Today’s theme word in our Clean Slate Series is refresh. Fresh means literally “having its original qualities unimpaired.” In other words, “still in original condition.” So, to refresh is to return something to original, unimpaired condition. Maybe, there are a lot of things about our lives that we can never “return to original condition.” Maybe I won’t ever make it back into the dress I wore for my senior pictures in high-school. Maybe you will never come close to the record you set for the track team when you were a teenager. Maybe your reflexes aren’t as good, and maybe your vision will never be 20/20 again. But baptism – baptism is God’s promise that God’s love for us is still in original condition! Always! That’s why instead of “re-baptizing,” we simply renew our baptismal covenants, remind ourselves of the promises of baptism. Because God’s promise to us of unconditional love is still in mint condition – no do-over required. You are already God’s beloved, a child of God, made in God’s image. And with you, God is well-pleased.  

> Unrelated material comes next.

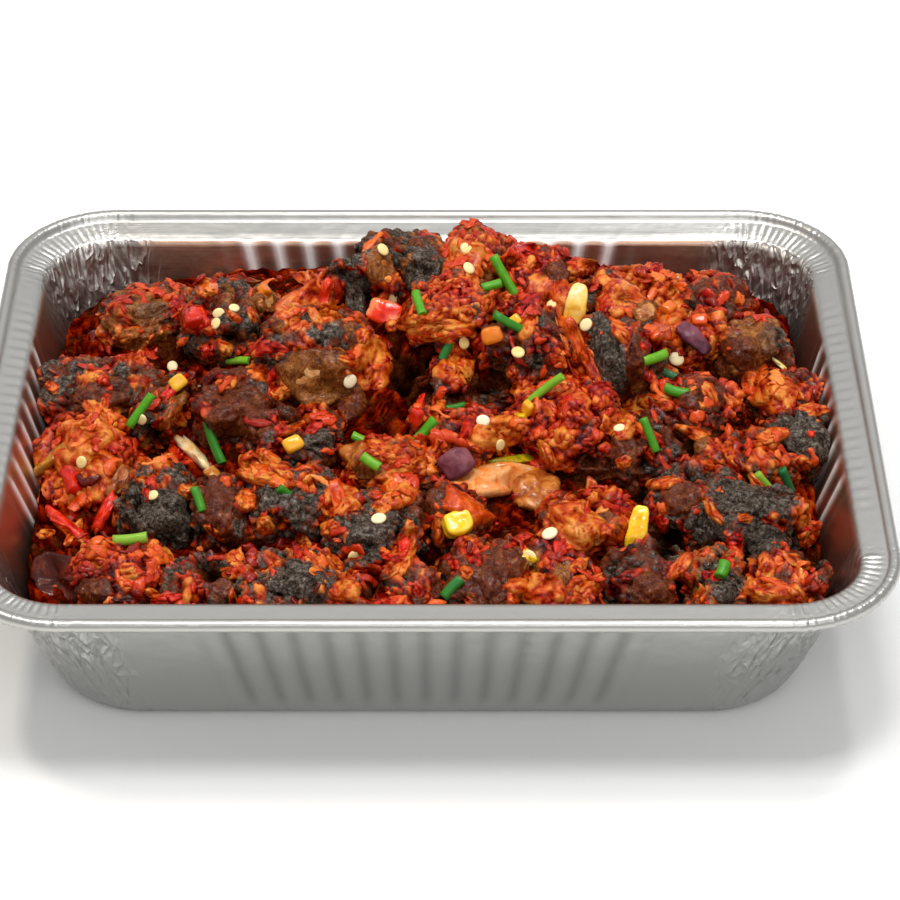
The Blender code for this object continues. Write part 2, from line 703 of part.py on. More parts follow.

Today, we will celebrate a reaffirmation of our baptismal vows. Today, you have an opportunity to remember, if you’ve forgotten, the love that God has for you. You have an opportunity to remind yourself that you are God’s child, that God pours grace upon grace out into your life, and into your heart. You have an opportunity to commit yourself again to God’s plan for your life. You have an opportunity for a beginning, a change of direction, a parting of the heavens as God smiles upon you to remind you that you are Beloved. May God’s love bless you today, this year, and always. Amen.